Abstract: While it is clear that artificial agents that are able to express emotions increase trust in Human-Machine Interaction, most studies looking at this effect concentrated on the expression of emotions through the visual channel, e.g. facial expressions. However, emotions can be expressed in the vocal channel too, yet the relationship between trust and vocally expressive agents has not yet been investigated. We use a game theory paradigm to examine the influence of smiling in the voice on trusting behavior towards a virtual agent, who responds either trustworthily or untrustworthily in an investment game. We found that a smiling voice increases trust, and that this effect persists over time, despite the accumulation of clear evidence regarding the agent’s level of trustworthiness in a negotiated interaction. Smiling voices maintain this benefit even in the face of behavioral evidence of untrustworthiness.

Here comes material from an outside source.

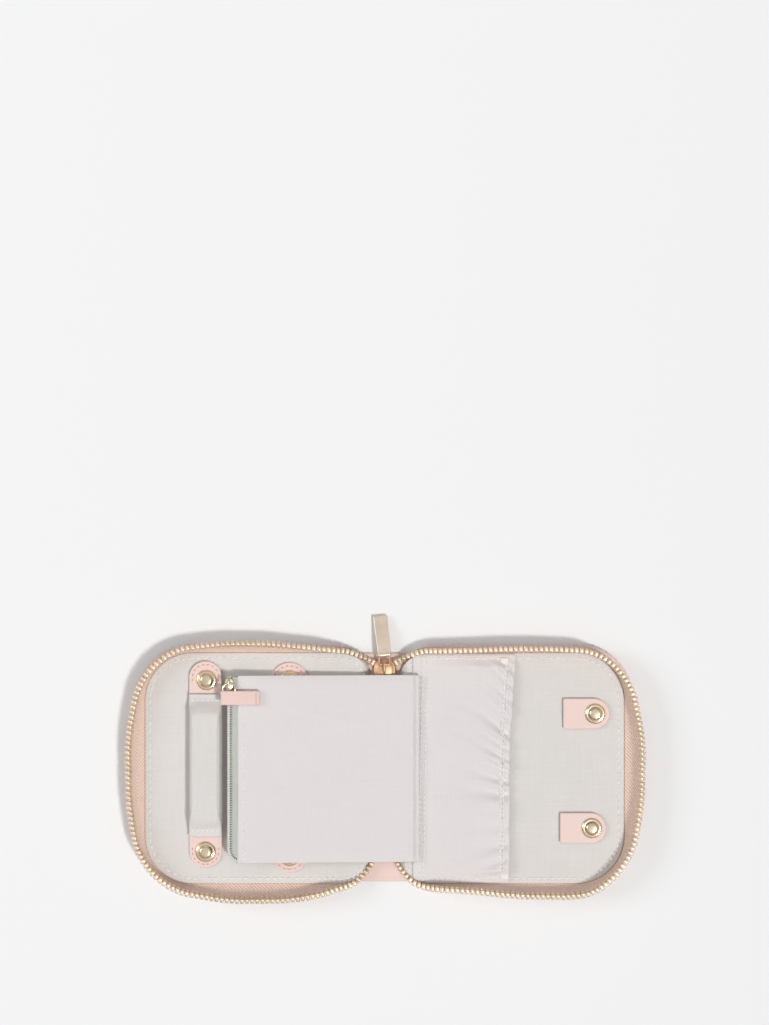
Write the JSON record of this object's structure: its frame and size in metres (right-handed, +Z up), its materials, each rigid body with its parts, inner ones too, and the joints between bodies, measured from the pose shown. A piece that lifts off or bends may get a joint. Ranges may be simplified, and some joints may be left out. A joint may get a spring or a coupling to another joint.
{
  "type": "travel jewelry case",
  "caption": "Zip-round travel jewelry case lying open, with a ring bar, an earring bar, a zipped page, a gathered pocket and snap tabs.",
  "frame": {"origin": "middle of the spine's underside, with the case open flat", "axes": "+X across the two halves towards the pocket half, +Y along the spine towards the main zip pull, +Z up out of the trays"},
  "size_m": [0.2217, 0.1211, 0.014],
  "materials": {
    "cover_leather": "smooth blush leather, satin",
    "tab_leather": "smooth blush leather, satin",
    "board": "plain board, matt",
    "padding": "soft foam, matt",
    "lining": "plain woven, matt",
    "inner_fabric": "plain woven, matt",
    "zip_tape": "herringbone woven, matt",
    "zip_teeth": "polished pale gold",
    "snap_metal": "polished pale gold",
    "slider_metal": "polished pale gold",
    "pull_metal": "brushed pale gold",
    "page_zip": "woven tape with a nylon coil, matt",
    "elastic": "flat elastic, matt"
  },
  "bodies": {
    "left_half": {"left_cover": "cover_leather", "left_board": "board", "left_padding": "padding", "left_lining": "lining", "left_zip_tape": "zip_tape", "left_zip_teeth": "zip_teeth", "ring_base_tab": "tab_leather", "ring_base_snap": "snap_metal", "ring_stud": "snap_metal", "earring_strap": "inner_fabric", "earring_tabs": "tab_leather", "earring_snaps": "snap_metal"},
    "spine": {"spine_cover": "cover_leather", "spine_lining": "lining", "zip_top_tapes": "zip_tape", "zip_top_teeth": "zip_teeth", "zip_bottom_tapes": "zip_tape", "zip_bottom_teeth": "zip_teeth", "zip_stop": "zip_teeth", "main_slider": "slider_metal"},
    "main_pull": {"main_pull_link": "slider_metal", "main_pull_bar": "pull_metal"},
    "right_half": {"right_cover": "cover_leather", "right_board": "board", "right_padding": "padding", "right_lining": "lining", "right_zip_tape": "zip_tape", "right_zip_teeth": "zip_teeth", "gathered_pocket": "inner_fabric", "pocket_elastic": "elastic", "page_seam": "inner_fabric", "necklace_studs": "snap_metal"},
    "binding": {"page_binding": "inner_fabric"},
    "page": {"page_front": "inner_fabric", "page_back": "inner_fabric", "page_front_tape": "page_zip", "page_back_tape": "page_zip", "page_chain": "page_zip", "page_stops": "slider_metal"},
    "page_zip_slider": {"page_slider": "slider_metal"},
    "page_pull": {"page_pull_ring": "slider_metal", "page_pull_tab": "tab_leather"},
    "ring_bar": {"ring_roll": "inner_fabric", "ring_filling": "padding", "ring_tab": "tab_leather", "ring_cap": "snap_metal"},
    "upper_strap": {"upper_tab": "tab_leather", "upper_cap": "snap_metal"},
    "lower_strap": {"lower_tab": "tab_leather", "lower_cap": "snap_metal"}
  },
  "joints": [
    {"name": "spine_fold", "type": "hinge", "parent": "left_half", "child": "spine", "pos_m": [-0.01, 0, 0.002], "axis": [0, -1, 0], "range_deg": [0, 90]},
    {"name": "right_fold", "type": "hinge", "parent": "spine", "child": "right_half", "pos_m": [0.01, 0, 0.002], "axis": [0, -1, 0], "range_deg": [0, 90]},
    {"name": "page_lay", "type": "hinge", "parent": "right_half", "child": "binding", "pos_m": [0.014, 0, 0.0062], "axis": [0, 1, 0], "range_deg": [0, 173]},
    {"name": "page_turn", "type": "hinge", "parent": "binding", "child": "page", "pos_m": [0.011, 0, 0.00636], "axis": [0, -1, 0], "range_deg": [-125, 0]},
    {"name": "page_zip_slide", "type": "slide", "parent": "page", "child": "page_zip_slider", "axis": [0, 1, 0], "range_m": [-0.0725, 0]},
    {"name": "page_pull_swing", "type": "hinge", "parent": "page_zip_slider", "child": "page_pull", "pos_m": [-0.06607, 0.0372, 0.0127], "axis": [0.9986, 0, -0.0523], "range_deg": [-90, 0]},
    {"name": "main_pull_swing", "type": "hinge", "parent": "spine", "child": "main_pull", "pos_m": [0, 0.0446, 0.006], "axis": [-1, 0, 0], "range_deg": [-110, 0]},
    {"name": "ring_bar_lift", "type": "hinge", "parent": "left_half", "child": "ring_bar", "pos_m": [-0.0767, -0.0293, 0.0057], "axis": [-1, 0, 0], "range_deg": [-95, 0]},
    {"name": "upper_tab_open", "type": "hinge", "parent": "right_half", "child": "upper_strap", "pos_m": [0.0766, 0.0235, 0.0052], "axis": [0, 1, 0], "range_deg": [-150, 0]},
    {"name": "lower_tab_open", "type": "hinge", "parent": "right_half", "child": "lower_strap", "pos_m": [0.0752, -0.0255, 0.0052], "axis": [0, 1, 0], "range_deg": [-150, 0]}
  ],
  "couplings": [
    {"joint": "right_fold", "follows": "spine_fold", "ratio": 1},
    {"joint": "page_lay", "follows": "spine_fold", "ratio": 1.9206}
  ]
}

Keywords: TrustSmiling voiceVirtual agents
5. Discussion
Using an investment game paradigm, we found that positive vocal emotional expression – smiling voice – increases
participants’ implicit trust attributions to virtual agents, compared with when agents speak with an emotionally neutral
voice. As previously observed, the monetary returns of the
agent also affected implicit trust, so that participants invested
more money in the agent that was behaving generously. Critically, however, there was no interaction between behavior
and vocal emotional expression: smiling voice enhanced trust
regardless of the explicit behavioral cues that the virtual agent
provided to its trustworthiness.
The effect of smiling voice in the game, supported by
our questionnaire findings, adds to previous studies on emotional expression, showing that the display of a positive emotion increases trust and likeability, even in the vocal channel
(Scharlemann et al., 2001; Krumhuber et al., 2007; PentonVoak et al., 2006).
Smiling was a consistent predictor of investments overall.
That is to say, while participants’ investments were primarily
driven by the virtual player’s generosity or meanness, they
also overall invested more money in the smiling agents. This
contrasts with the predictions of the EASI model (Van Kleef
et al., 2010), according to which the display of a positive
emotion in an incongruent context (such as the mean behavior condition) should elicit uncooperative behaviors. While
Van Kleef et al. (2010) listed social dilemma tasks based
on Prisoner’s Dilemma among possible competitive situations, it is possible that participants in an iterated investment
game view it as an essentially cooperative task. Specifically,
while typical Prisoner’s Dilemma tasks involve a dichotomous choice (cooperate/defect), in our experiment, even in
the mean condition, the agent was still returning a (small)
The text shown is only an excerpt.